A practical platform selection framework should score each deployment option against process commonality, data standardization readiness, integration burden, cloud operating model maturity, local compliance needs, acquisition strategy, and expected scalability. It should also test whether the chosen ERP platform supports both standardization and extensibility without creating long-term vendor lock-in through excessive proprietary customization.

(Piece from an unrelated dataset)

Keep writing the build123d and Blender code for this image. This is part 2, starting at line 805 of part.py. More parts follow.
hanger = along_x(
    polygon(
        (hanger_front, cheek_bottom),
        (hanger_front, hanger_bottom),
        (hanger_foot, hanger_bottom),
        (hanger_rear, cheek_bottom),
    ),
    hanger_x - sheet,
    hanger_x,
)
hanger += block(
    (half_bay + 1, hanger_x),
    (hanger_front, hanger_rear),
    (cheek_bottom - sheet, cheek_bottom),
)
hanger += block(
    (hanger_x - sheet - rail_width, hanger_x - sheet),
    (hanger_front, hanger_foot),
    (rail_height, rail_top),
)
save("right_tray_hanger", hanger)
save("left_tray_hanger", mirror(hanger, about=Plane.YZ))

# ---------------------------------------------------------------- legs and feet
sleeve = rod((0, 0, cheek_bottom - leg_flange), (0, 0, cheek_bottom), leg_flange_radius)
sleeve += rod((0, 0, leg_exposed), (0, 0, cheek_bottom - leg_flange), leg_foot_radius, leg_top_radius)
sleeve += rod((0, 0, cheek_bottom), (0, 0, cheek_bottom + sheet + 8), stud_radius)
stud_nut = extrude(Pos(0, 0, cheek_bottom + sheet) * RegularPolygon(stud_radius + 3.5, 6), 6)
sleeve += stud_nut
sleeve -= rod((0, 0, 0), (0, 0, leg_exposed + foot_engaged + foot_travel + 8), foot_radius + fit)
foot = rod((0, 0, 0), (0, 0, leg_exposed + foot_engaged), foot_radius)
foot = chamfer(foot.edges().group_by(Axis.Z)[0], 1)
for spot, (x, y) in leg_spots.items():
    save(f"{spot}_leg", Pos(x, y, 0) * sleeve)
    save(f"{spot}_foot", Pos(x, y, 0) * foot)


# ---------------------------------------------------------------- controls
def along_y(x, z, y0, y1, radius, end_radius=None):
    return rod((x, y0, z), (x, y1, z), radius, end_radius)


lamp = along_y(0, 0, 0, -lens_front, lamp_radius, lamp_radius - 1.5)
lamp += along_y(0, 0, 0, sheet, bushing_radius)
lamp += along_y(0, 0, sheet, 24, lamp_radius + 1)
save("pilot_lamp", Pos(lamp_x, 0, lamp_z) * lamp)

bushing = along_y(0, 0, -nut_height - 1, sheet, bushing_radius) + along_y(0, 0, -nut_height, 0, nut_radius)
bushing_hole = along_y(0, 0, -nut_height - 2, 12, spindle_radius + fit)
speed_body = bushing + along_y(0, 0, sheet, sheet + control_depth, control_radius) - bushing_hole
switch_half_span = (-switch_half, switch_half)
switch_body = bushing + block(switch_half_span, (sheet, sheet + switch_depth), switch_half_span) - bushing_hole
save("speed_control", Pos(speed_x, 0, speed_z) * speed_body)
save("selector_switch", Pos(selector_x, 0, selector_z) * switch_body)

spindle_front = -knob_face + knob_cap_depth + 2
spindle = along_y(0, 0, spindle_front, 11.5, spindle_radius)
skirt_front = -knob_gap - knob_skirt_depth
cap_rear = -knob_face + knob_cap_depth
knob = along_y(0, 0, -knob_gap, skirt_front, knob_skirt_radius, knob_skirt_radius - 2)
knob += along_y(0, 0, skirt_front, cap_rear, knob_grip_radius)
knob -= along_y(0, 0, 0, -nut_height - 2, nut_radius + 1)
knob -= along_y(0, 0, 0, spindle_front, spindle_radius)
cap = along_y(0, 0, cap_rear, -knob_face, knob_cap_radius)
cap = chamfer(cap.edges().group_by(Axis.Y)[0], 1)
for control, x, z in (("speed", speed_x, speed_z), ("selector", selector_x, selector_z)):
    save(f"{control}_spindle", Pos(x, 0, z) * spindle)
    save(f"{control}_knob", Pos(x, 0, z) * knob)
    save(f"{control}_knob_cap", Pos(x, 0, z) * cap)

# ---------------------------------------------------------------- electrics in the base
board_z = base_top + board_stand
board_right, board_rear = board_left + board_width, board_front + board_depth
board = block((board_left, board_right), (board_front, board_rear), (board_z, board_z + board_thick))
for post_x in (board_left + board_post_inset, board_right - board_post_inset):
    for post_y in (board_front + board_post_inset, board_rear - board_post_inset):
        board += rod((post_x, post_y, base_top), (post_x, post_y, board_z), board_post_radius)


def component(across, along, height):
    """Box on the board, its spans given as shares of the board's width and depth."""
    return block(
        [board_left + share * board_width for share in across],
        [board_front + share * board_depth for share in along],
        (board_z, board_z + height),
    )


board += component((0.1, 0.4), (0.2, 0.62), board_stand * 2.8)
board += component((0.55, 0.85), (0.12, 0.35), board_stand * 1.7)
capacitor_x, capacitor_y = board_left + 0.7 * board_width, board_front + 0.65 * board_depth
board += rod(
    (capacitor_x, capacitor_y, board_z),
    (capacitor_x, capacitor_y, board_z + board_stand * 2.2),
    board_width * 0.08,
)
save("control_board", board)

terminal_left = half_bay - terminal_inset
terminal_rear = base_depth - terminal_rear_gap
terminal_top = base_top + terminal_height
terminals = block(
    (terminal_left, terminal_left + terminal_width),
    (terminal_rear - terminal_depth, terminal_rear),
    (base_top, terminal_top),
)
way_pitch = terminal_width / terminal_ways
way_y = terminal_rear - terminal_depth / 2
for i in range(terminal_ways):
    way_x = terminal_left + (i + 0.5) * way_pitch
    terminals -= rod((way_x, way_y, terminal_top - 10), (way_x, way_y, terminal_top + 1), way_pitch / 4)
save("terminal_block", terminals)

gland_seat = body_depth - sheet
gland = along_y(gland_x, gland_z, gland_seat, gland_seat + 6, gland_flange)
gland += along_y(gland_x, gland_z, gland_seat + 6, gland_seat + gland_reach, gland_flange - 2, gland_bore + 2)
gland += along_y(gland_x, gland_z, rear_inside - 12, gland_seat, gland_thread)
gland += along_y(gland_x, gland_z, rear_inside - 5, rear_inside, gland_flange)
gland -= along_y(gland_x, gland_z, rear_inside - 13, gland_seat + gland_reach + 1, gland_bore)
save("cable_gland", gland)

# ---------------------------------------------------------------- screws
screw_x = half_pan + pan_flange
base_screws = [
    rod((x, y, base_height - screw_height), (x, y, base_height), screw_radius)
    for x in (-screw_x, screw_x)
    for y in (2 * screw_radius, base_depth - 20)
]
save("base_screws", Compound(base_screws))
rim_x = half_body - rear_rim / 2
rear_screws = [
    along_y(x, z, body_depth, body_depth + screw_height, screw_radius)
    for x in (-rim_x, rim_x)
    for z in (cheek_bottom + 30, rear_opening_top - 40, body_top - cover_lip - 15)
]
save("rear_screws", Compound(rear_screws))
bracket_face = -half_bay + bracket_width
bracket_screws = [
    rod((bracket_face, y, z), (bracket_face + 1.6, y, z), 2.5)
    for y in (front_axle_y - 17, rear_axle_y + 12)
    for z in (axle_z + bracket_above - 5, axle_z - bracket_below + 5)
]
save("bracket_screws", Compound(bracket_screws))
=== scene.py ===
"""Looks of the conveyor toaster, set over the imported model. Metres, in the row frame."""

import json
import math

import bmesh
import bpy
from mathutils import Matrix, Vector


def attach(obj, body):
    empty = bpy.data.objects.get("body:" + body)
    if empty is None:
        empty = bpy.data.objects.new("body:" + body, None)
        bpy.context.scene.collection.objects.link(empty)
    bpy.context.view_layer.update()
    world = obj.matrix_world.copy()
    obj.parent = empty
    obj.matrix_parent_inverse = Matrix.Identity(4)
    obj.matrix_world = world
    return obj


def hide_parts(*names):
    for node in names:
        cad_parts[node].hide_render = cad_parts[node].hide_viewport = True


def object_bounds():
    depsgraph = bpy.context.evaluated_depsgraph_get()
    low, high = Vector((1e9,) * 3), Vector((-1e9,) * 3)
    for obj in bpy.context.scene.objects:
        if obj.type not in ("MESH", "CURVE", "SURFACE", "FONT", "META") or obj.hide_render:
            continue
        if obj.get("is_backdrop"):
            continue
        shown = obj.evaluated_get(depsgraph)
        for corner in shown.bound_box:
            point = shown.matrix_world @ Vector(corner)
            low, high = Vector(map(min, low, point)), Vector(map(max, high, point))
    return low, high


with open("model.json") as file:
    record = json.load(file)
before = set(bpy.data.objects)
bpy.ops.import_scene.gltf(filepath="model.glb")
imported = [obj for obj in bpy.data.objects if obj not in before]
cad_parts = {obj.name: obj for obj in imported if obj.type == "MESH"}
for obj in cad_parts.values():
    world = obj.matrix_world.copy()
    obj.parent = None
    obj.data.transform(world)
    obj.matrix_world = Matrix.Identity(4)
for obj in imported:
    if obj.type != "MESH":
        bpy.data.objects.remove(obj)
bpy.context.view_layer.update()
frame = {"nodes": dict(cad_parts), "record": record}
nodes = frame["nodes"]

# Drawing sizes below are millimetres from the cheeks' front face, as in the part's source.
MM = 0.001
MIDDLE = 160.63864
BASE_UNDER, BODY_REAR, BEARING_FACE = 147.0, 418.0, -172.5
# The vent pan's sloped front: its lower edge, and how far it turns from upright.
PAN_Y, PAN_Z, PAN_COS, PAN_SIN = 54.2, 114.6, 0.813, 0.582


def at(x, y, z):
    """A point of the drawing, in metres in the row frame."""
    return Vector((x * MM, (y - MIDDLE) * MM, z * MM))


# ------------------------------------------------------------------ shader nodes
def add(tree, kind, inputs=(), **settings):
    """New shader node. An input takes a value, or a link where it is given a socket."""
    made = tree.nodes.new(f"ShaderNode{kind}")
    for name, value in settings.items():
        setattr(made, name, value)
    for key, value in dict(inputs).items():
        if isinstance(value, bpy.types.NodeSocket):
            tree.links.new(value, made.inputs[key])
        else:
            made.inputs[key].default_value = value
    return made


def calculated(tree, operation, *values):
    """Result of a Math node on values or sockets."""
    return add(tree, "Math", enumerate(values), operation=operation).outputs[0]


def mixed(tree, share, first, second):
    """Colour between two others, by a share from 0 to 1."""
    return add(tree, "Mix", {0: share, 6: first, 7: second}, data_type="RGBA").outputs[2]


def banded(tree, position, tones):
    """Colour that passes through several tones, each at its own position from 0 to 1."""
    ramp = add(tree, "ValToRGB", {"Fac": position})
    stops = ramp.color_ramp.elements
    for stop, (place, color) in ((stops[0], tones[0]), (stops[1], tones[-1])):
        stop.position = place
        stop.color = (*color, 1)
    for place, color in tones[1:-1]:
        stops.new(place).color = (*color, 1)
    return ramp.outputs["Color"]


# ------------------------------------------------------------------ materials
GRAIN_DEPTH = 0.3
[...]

The strongest manufacturing ERP decisions are rarely purely centralized or purely decentralized. They are intentionally designed around operating model realities, governance capacity, and modernization sequencing. The objective is not architectural purity. It is sustainable operational performance, resilience, and visibility at enterprise scale.
Final assessment
For manufacturers evaluating ERP modernization, centralized deployment generally delivers stronger enterprise visibility, lower long-term administrative duplication, and better standardization economics. Decentralized deployment generally delivers stronger local fit, easier coexistence with acquired businesses, and more flexibility where operations differ significantly. The strategic question is which model best aligns with the company's operating design, not which model appears simpler on paper.
SysGenPro's enterprise decision intelligence perspective is that deployment choice should be treated as an operating model decision supported by architecture, governance, and TCO analysis. Manufacturers that evaluate centralized and decentralized ERP through this lens are more likely to avoid hidden complexity, improve operational resilience, and build a modernization roadmap that scales with the business.